惑 事
2022-10-19李恩虎
李恩虎
这世上,有些事情往往很难看得明白、说得清楚,甚至有的时候,还真能把人装到闷葫芦里去。王右丞的诗里说“草枯鹰眼疾,雪尽马蹄轻”,谁的眼力也不可能如鹰眼般锐敏,总有被现实迷惑的时候。
好价!好价?
20世纪70年代中期,一个晴和的冬日。村人某甲半早时分便吃罢红苕米饭,用独轮两腿的平头小推车推着自留地里出产的大葱,往东南十里处的镇上赶集去卖。这是个会种庄稼的过日子人,偏巧遇上今年的雨水好,棵棵大葱长得镰把一般粗壮,到人的半腰高,葱白多,葱叶少,那个葱白咬到嘴里很是水甜!他一大早起来就整菜装车,整整齐齐足足装了百十斤,放下饭碗便出门了。这么好的菜,他想卖个好价钱,他想过个好年。
走到半路,某甲碰到同巷某乙骑着车子从集上迎面回家,车后载着刚买的蔬菜,最显眼的是一大捆葱。某乙远远便喊:“家里今天要来几家客人。早知道你今儿个上会去卖葱,我就不用冷冻时天赶早去会上,端戳儿从你那里买下多好!”

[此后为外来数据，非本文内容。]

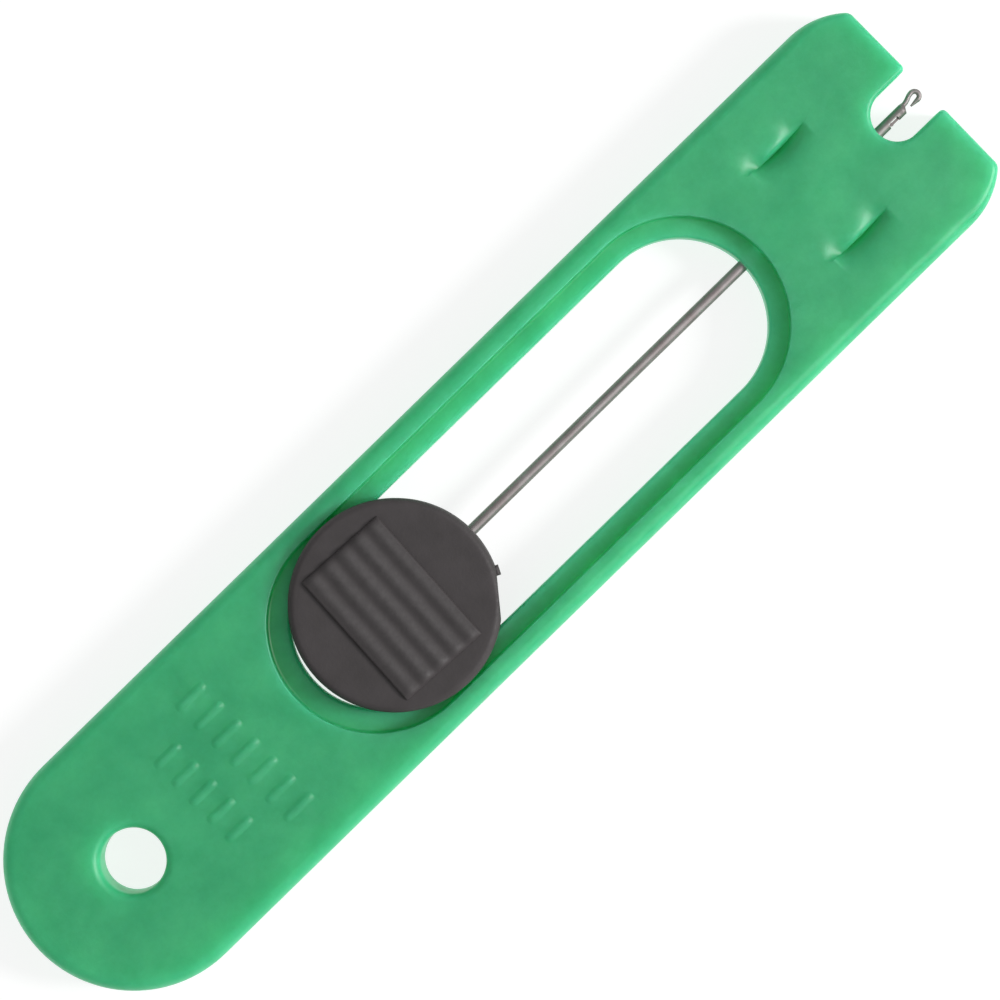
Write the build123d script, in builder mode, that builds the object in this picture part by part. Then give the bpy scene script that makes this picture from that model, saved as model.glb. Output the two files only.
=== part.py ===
"""Retractable splicing needle with a thumb slide, drawn in millimetres.

+X runs along the tool towards the needle tip, +Z out of the thumb face.
The origin is on the back face, midway along the handle.
"""

from math import acos, degrees
import os

from build123d import *

os.makedirs("parts", exist_ok=True)

# Handle: one flat moulding, round at the tail and square shouldered at the head.
LENGTH = 94.2
WIDTH = 20.0
THICK = 4.0
EDGE_ROUND = 0.9
SHOULDER_RADIUS = 6.5
SHOULDER_REACH = 4.6
HALF_LENGTH = LENGTH / 2
HALF_WIDTH = WIDTH / 2
TAIL_X = HALF_WIDTH - HALF_LENGTH
SHOULDER_X = HALF_LENGTH - SHOULDER_REACH
SHOULDER_Y = HALF_WIDTH - SHOULDER_RADIUS
SHOULDER_ANGLE = degrees(acos(SHOULDER_REACH / SHOULDER_RADIUS))
END_CORNER_ROUND = 1.0

# Hang hole in the tail, concentric with its round end.
HANG_HOLE_RADIUS = 2.5
HANG_HOLE_BEVEL = 0.4

# Window that the slide runs in, with a ledge sunk round it on both faces.
WINDOW_LENGTH = 45.7
WINDOW_WIDTH = 13.5
WINDOW_X = 5.15
REBATE_LENGTH = 49.2
REBATE_WIDTH = 16.7
REBATE_X = 5.0
LEDGE_DEPTH = 1.0
REBATE_RIM_ROUND = 0.3
WINDOW_FRONT_X = WINDOW_X + WINDOW_LENGTH / 2
WEB_TOP = THICK - LEDGE_DEPTH

# Notch in the head that the hook sits in, and the bore that leads to it.
NOTCH_WIDTH = 4.1
NOTCH_DEPTH = 4.9
NOTCH_RADIUS = NOTCH_WIDTH / 2
NOTCH_CENTRE_X = HALF_LENGTH - NOTCH_DEPTH + NOTCH_RADIUS
NOTCH_EDGE_ROUND = 0.35
BORE_RADIUS = 0.53
NEEDLE_Z = THICK / 2

# Creased finger dimples in the thumb face, either side of the bore.
DIMPLE_X = 35.8
DIMPLE_Y = 4.55
DIMPLE_DEPTH = 0.5
DIMPLE_LONG_RADIUS = 7.0
DIMPLE_SIDE_REACH = 2.4
DIMPLE_SIDE_RISE = 1.0

# Two rows of low raised grip marks on the tail.
MARK_ROWS = ((-25.2, 7, 2.9), (-29.6, 5, 2.6))
MARK_PITCH = 1.95
MARK_WIDTH = 0.5
MARK_HEIGHT = 0.12

# Slide: a thumb button and a rear button that snap together through the window.
SLIDE_X = -9.2
BUTTON_RADIUS = 8.15
BUTTON_TOP = 5.0
RIM_ROUND = 0.35
SLIDING_GAP = 0.05
FLANGE_BASE = WEB_TOP + SLIDING_GAP
HUB_LENGTH = 16.3
HUB_WIDTH = 13.3
REAR_BASE = 0.1
REAR_RIM_ROUND = 0.25
REAR_TOP = LEDGE_DEPTH - SLIDING_GAP
PEG_RADIUS = 1.0
PEG_HOLE_RADIUS = 1.02
PEG_SPACING = 9.0
PEG_TOP = 3.6
PEG_HOLE_TOP = 3.7

# Thumb ribs, the moulding gate on the thumb button, and the flat trimmed on both buttons' rims.
RIB_COUNT = 5
RIB_PITCH = 1.54
RIB_WIDTH = 1.4
RIB_LENGTH = 12.0
RIB_HEIGHT = 0.5
RIB_ROUND = 0.45
RIB_SLANT = -2.5
RIBS_X = SLIDE_X - 0.3
GATE_ANGLE = -25.5
GATE_WIDTH = 0.7
GATE_PROUD = 0.25
GATE_BASE = 3.6
GATE_HEIGHT = 0.7
TRIM_ANGLE = -38.7
TRIM_DEPTH = 0.24
TRIM_REACH = 1.0

# Needle: a wire with a bent tail gripped in the slide, and a hook at the tip.
WIRE_RADIUS = 0.45
GROOVE_RADIUS = 0.46
TAIL_BEND_X = -12.0
TAIL_LEG = 3.4
TAIL_BEND_RADIUS = 1.0
CHEEK_END_X = 45.1
RELIEF_START_X = 43.45
RELIEF_END_X = 44.4
RELIEF_TOP_Y = -0.08
SLIT_HEIGHT = 0.28
SLIT_FLOOR_Y = 0.2
STEM_X = 45.4
STEM_Y = 0.2
STEM_RADIUS = 0.2
HOOK_X = 46.47
HOOK_Y = 0.1
HOOK_RADIUS = 0.36
POINT_LENGTH = 0.75
POINT_RADIUS = 0.07

# Latch that swings over on its rivet to close the hook.
PIVOT_X = 44.8
PIVOT_Y = -0.1
RIVET_RADIUS = 0.13
RIVET_LENGTH = 0.84
RIVET_HOLE_RADIUS = 0.14
LATCH_HOLE_RADIUS = 0.17
LATCH_EYE_RADIUS = 0.28
LATCH_THICK = 0.22
LATCH_BLADE_WIDTH = 0.2
LATCH_BLADE_Y = -0.25
LATCH_REACH = 1.25
LATCH_SPOON_RADIUS = 0.14

# How far a cutting shape runs past the face it cuts.
OVERCUT = 1.0


def needle_wire(radius):
    """The needle's wire, from the end of the latch cheeks to its bent tail."""
    with BuildPart() as wire:
        with BuildLine() as path:
            FilletPolyline(
                (CHEEK_END_X, 0, NEEDLE_Z),
                (TAIL_BEND_X, 0, NEEDLE_Z),
                (TAIL_BEND_X, -TAIL_LEG, NEEDLE_Z),
                radius=TAIL_BEND_RADIUS,
            )
        with BuildSketch(Plane.YZ.offset(CHEEK_END_X)):
            with Locations((0, NEEDLE_Z)):
                Circle(radius)
        sweep(path=path.wire())
    return wire.part


tail_groove = needle_wire(GROOVE_RADIUS)

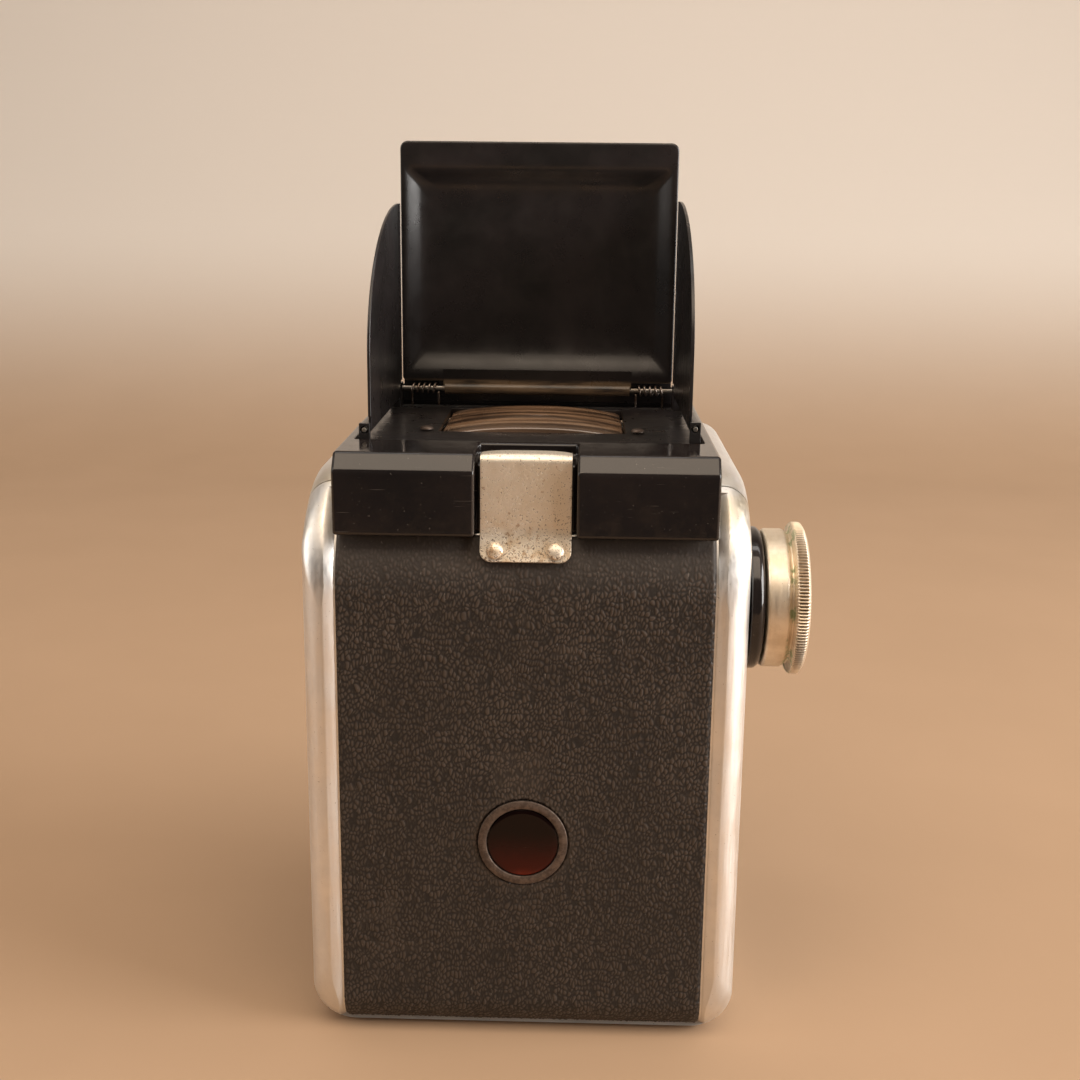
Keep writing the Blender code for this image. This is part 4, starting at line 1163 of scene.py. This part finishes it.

事已至此,再“早知道”都没用了,唯一实际的事情,便是盼着会上菜价好!某甲忙问:“会上葱价咋样?”
“好价,好价!”都是忙人,某乙没停车子,擦身一晃而过。
得了这话,某甲卸脱小圆帽,解下大腰带,敞开棉袄前襟,脚下生风、大步流星地向前急赶。须知那种“平头车子”是木轮子,在家里使用还可以,出门推着跑远路可真够重!但有了某乙打的那一针鸡血,某甲顿时亢奋得精神焕发,力气倍增!
进街一到菜市,某甲顿时便崩溃了:只见一街两行的葱,一家赛过一家,想找个摊位都不容易!最后还是求了个熟人,才勉强挤在旁边。市场就是这样:越是供过于求,越是不好出手。卖主发急了,买主越皮了;卖主不求高价,只盼能卖了便好;买主这下却更牛了:忙什么,等到散集时候再买。近处的卖主不说了,远处来的人还能划得着再拿回去?况且年关将近,搁到年后,天气转暖,陈菜轻则脱水失重,重则受热腐烂,而新菜渐渐上市,你算算看哪头划算?
某甲素知“做庄稼是做粪哩,做生意是做运哩”。他把平日里积攒的最好的粪肥都上给了葱地,用心用意,把葱果然务成了;第二步不早不晚选下了今天这个黄道吉日,却不承想运气会背成如此这般!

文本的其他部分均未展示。